For the second year in a row, H-1Bs remained available for some 9-10 months after the U.S. government began accepting applications. Even in 2009, with the recession beginning to take hold, employers snapped up the 65,000 visas available in just one day, as they had for the past several years. While the weakened economy no doubt has played a significant role in lessening the demand for the once-coveted visa, more recently companies have become increasingly reluctant to petition for foreign workers in the face of rising costs and greater governmental scrutiny. In the past two years, several disincentives for H-1B visas were put into place.


These include the USCIS:

  • appreciably altering its definition of what constitutes a valid employer-employee relationship
  • adding fees for H-1B "dependent employers"
  • requiring companies that received TARP federal bailout funds to prove they have tried to recruit US workers at prevailing wages and that foreigners are not replacing US citizens
  • effective February 20, requiring that H-1B employers attest that they are in compliance with the Export Administration Regulations (EAR) and International Traffic in Arms Regulations (ITAR) regarding the release of controlled technology or data. (We will post more information on this issue soon)

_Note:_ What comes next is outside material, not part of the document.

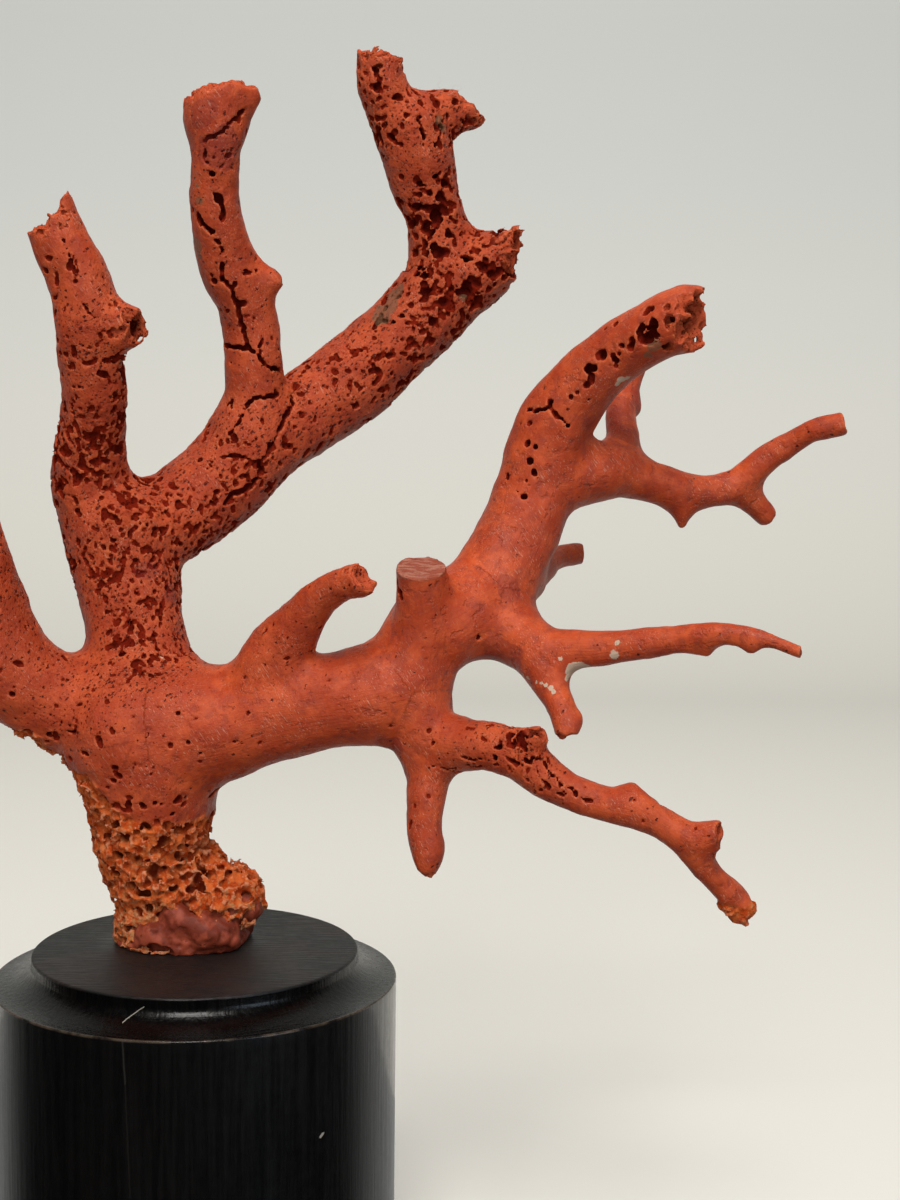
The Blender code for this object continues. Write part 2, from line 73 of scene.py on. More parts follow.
# Stations along each branch: x, y, height above the plinth and radius, in millimetres.
STATIONS: dict[str, list[Station]] = {
    "foot": [
        (-6.5, 6.0, -3.0, 11.5), (-7.3, 6.0, 3.5, 12.4), (-6.8, 5.0, 11.0, 11.7),
        (-9.0, 4.0, 18.5, 12.7), (-10.5, 2.0, 26.0, 13.0), (-10.0, 1.0, 32.5, 14.2),
        (-10.5, 0.0, 40.0, 15.5), HUB,
    ],
    "foot_flange": [(-3.5, 5.0, 8.5, 11.2), (6.0, 3.0, 11.0, 8.8), (8.5, 3.0, 11.5, 6.8)],
    "left": [
        HUB, (-23.3, -1.0, 53.8, 11.8), (-32.0, -3.0, 57.2, 10.5), (-41.5, -6.0, 66.0, 10.8),
        (-46.3, -9.0, 79.3, 10.6), (-49.3, -12.0, 92.0, 9.9), LEFT_FORK,
    ],
    "left_upper": [
        LEFT_FORK, (-57.0, -10.0, 117.5, 7.2), (-57.0, -4.0, 130.5, 6.8),
        (-60.5, 2.0, 143.5, 6.0), (-64.5, 5.0, 154.5, 5.8),
    ],
    "left_outer": [
        LEFT_FORK, (-61.0, -20.0, 113.0, 6.8), (-66.0, -28.0, 123.0, 5.5),
        (-73.5, -33.0, 131.0, 4.5), (-79.0, -34.0, 141.0, 4.0),
    ],
    "left_prong": [(-66.0, -28.0, 123.0, 5.5), (-64.0, -36.0, 133.5, 4.0), (-59.5, -42.0, 141.0, 3.2)],
    "trunk": [
        HUB, (-12.5, 2.0, 58.0, 13.8), (-13.5, 4.0, 67.0, 11.4), (-15.0, 6.0, 75.5, 11.2),
        (-16.5, 8.0, 83.5, 12.0), CROTCH,
    ],
    "horn": [
        CROTCH, (-22.5, 9.0, 99.0, 10.2), (-24.5, 7.0, 105.0, 8.8), (-23.5, 3.0, 113.5, 7.8),
        (-21.5, -2.0, 122.5, 7.2), (-21.5, -6.0, 131.0, 7.0), (-21.0, -9.0, 137.5, 7.2),
        (-22.0, -10.0, 144.0, 6.8), (-24.0, -11.0, 150.0, 6.5), (-26.5, -12.0, 155.5, 6.1),
        (-31.5, -13.5, 168.0, 5.7),
    ],
    "horn_knob": [(-20.0, -9.0, 138.0, 6.0), (-15.0, -10.0, 138.0, 5.0), (-12.0, -11.0, 137.8, 4.4)],
    "diagonal": [
        CROTCH, (-10.5, 14.0, 94.2, 10.5), (-4.0, 18.0, 98.7, 10.4), (2.4, 21.0, 103.9, 10.7),
        STEM_FORK,
    ],
    "middle": [
        STEM_FORK, (10.5, 22.0, 122.0, 7.6), (10.5, 20.0, 131.0, 6.8), (10.0, 19.0, 139.0, 6.5),
        (8.8, 17.0, 145.5, 6.3), (6.2, 14.5, 151.2, 6.9), (4.8, 12.0, 156.0, 6.4),
        (4.0, 9.0, 161.5, 5.8), (3.5, 7.0, 167.5, 5.6), (4.0, 5.0, 173.0, 5.4),
        (4.3, 4.0, 178.5, 5.8), (4.3, 4.0, 183.5, 7.2), (5.2, 4.0, 188.2, 7.6),
    ],
    "middle_lobe": [(4.5, 4.0, 183.0, 5.2), (9.5, 3.0, 187.0, 4.0), (11.5, 3.0, 188.5, 3.2)],
    "middle_spur": [(9.5, 17.0, 146.5, 5.0), (13.5, 15.0, 149.0, 3.2), (16.5, 14.0, 150.0, 1.8)],
    "upper": [
        STEM_FORK, (16.0, 28.0, 116.3, 10.0), (23.5, 33.0, 121.6, 10.2), (32.0, 37.0, 128.1, 10.4),
        (40.5, 40.0, 136.0, 10.0), (49.0, 42.0, 144.5, 10.2), CROWN_FORK,
    ],
    "crown": [
        CROWN_FORK, (53.0, 42.0, 160.5, 8.0), (51.5, 40.0, 168.0, 7.4), (49.0, 38.0, 174.0, 8.0),
        (47.5, 36.0, 181.0, 8.8), CROWN_TOP,
    ],
    "crown_left": [
        CROWN_TOP, (41.5, 33.0, 191.0, 6.4), (39.0, 31.0, 195.5, 5.7), (38.4, 30.0, 203.2, 5.0),
    ],
    "crown_right": [
        CROWN_TOP, (50.5, 36.0, 189.4, 6.2), (54.5, 37.0, 191.0, 5.4), (60.0, 38.0, 190.8, 3.8),
    ],
    "crown_stub": [
        CROWN_FORK, (62.0, 42.0, 155.0, 8.8), (67.5, 40.0, 158.5, 6.0), (72.5, 38.0, 161.5, 3.4),
    ],
    "arm": [
        HUB, (-3.5, -1.0, 50.5, 15.0), (7.0, -3.0, 52.0, 12.5), (17.5, -5.0, 55.0, 11.0),
        (28.0, -6.0, 57.0, 10.3), (38.5, -6.0, 58.8, 11.2), ARM_HUB,
    ],
    "finger": [
        (14.0, -4.0, 56.5, 10.0), (18.5, -8.0, 67.5, 7.0), (23.5, -12.0, 75.0, 5.4),
        (28.0, -16.0, 80.5, 4.0), (33.0, -20.0, 84.0, 3.6), (38.0, -24.0, 85.6, 3.6),
    ],
    "stump": [ARM_HUB, (50.6, -8.0, 73.5, 6.8), (49.7, -12.0, 87.6, 5.7)],
    "shoulder": [ARM_HUB, (50.2, -4.0, 70.1, 9.6), (55.3, -2.0, 74.9, 10.6), SHOULDER],
    "branch": [
        SHOULDER, (68.5, 6.0, 88.0, 9.5), (72.5, 8.0, 97.0, 9.0), (75.5, 9.0, 106.0, 8.8),
        (77.5, 8.0, 114.9, 8.5), (82.3, 6.0, 123.5, 8.0), (88.4, 2.0, 130.2, 7.2),
        (94.2, -2.0, 135.6, 6.7), (100.0, -6.0, 139.0, 6.6), (106.5, -8.5, 141.0, 7.2),
    ],
    "side": [
        (75.5, 9.0, 106.0, 8.8), (87.0, 13.0, 107.5, 7.5), (94.0, 16.0, 107.5, 6.0),
        (101.5, 18.0, 105.5, 4.8), (109.5, 20.0, 103.5, 4.1), (117.5, 22.0, 103.5, 3.8), SIDE_FORK,
    ],
    "side_tip": [
        SIDE_FORK, (128.0, 22.0, 110.0, 3.1), (134.0, 20.0, 114.5, 2.7),
        (139.0, 17.0, 117.5, 2.5), (144.5, 15.0, 119.0, 2.8),
    ],
    "side_drop": [SIDE_FORK, (126.5, 25.0, 101.0, 3.0), (130.0, 27.0, 97.6, 2.6)],
    "side_thorn": [(107.0, 20.0, 102.5, 4.0), (109.0, 20.0, 99.0, 2.5), (109.5, 20.0, 95.4, 1.4)],
    "upper_twig": [
        (94.0, 16.0, 107.5, 6.0), (95.5, 21.0, 115.0, 4.1), (95.5, 26.0, 121.0, 3.4),
        (97.0, 31.0, 127.0, 3.2), (99.5, 35.0, 133.0, 2.8), (102.0, 38.0, 139.5, 2.6),
    ],
    "rear_twig": [
        (73.0, 10.0, 83.0, 5.0), (79.0, 22.0, 86.5, 3.0), (83.0, 28.0, 87.4, 2.7),
        (87.2, 31.0, 87.6, 2.6),
    ],
    "twig": [
        SHOULDER, (70.5, -2.0, 72.3, 7.0), (75.7, -7.0, 69.6, 5.6), (80.5, -10.0, 70.0, 4.4),
        (88.5, -13.0, 70.5, 3.9), (96.5, -16.0, 72.0, 3.4), (105.0, -19.0, 73.5, 3.15),
        (109.5, -21.0, 74.7, 2.6), (114.0, -23.0, 75.4, 2.0), (119.0, -24.0, 75.0, 1.8),
        (124.0, -26.0, 73.7, 1.85), (128.6, -28.0, 72.2, 2.0),
    ],
    "prong": [
        (75.5, -7.0, 68.5, 6.0), (78.5, -12.0, 62.0, 3.7), (80.0, -15.5, 58.0, 3.2),
        (81.2, -18.0, 53.4, 2.7),
    ],
    "lower": [
        ARM_HUB, (52.2, -9.0, 50.8, 6.2), (58.5, -12.0, 49.3, 5.7), (64.5, -15.0, 49.4, 5.2),
        (70.0, -18.0, 48.5, 5.2), (75.5, -21.0, 45.0, 4.7), (81.5, -23.0, 41.5, 4.2),
        (88.0, -25.0, 39.5, 3.8), (94.5, -27.0, 39.0, 4.0), (101.0, -28.0, 36.0, 3.3),
        (107.0, -29.0, 33.0, 3.5), (112.0, -31.0, 34.7, 2.8),
    ],
    "lower_knob": [(93.4, -27.0, 39.4, 3.4), (94.6, -26.5, 43.4, 1.3)],
    "twig_thorn": [(108.8, -20.5, 74.2, 2.5), (110.2, -20.5, 69.9, 0.7)],
    "twig_hook": [(117.4, -24.0, 74.8, 1.7), (119.0, -24.0, 70.7, 0.6)],
    "prong_tooth": [(80.4, -16.0, 57.4, 2.7), (84.3, -17.0, 56.6, 0.8)],
    "twig_spur": [(95.5, 26.0, 121.0, 3.2), (99.8, 29.0, 121.8, 1.0)],
    "lower_spur": [(69.5, -18.0, 49.0, 4.8), (73.0, -21.5, 52.0, 2.8), (75.8, -24.0, 53.6, 2.1)],
    "tail": [
        (106.5, -29.0, 33.0, 3.4), (108.5, -28.0, 28.5, 3.0), (112.0, -26.0, 24.0, 2.8),
        (116.0, -24.0, 20.0, 3.0), (119.3, -22.0, 15.2, 3.0),
    ],
    "hang": [
        ARM_HUB, (50.3, -7.0, 50.6, 7.2), (52.0, -9.0, 42.5, 4.9), (51.5, -11.0, 37.0, 4.2),
        (51.0, -12.0, 31.0, 4.0), (52.0, -13.0, 26.0, 3.6), (52.0, -14.0, 22.6, 2.2),
    ],
}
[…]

Even though the cap has been reached for this fiscal year, some H-1B petitions can still be filed because they are exempt from the numerical cap. These include petitions for physicians with certain J waivers, as well as petitions filed by institutions of higher education or related or affiliated nonprofit entities, by nonprofit research organizations, or by governmental research organizations. Also, petitions filed on behalf of current H-1B workers who have previously been counted against the cap are not counted again. This means H-1B petitions for extension of status, change of employment, or concurrent employment may be submitted at any time.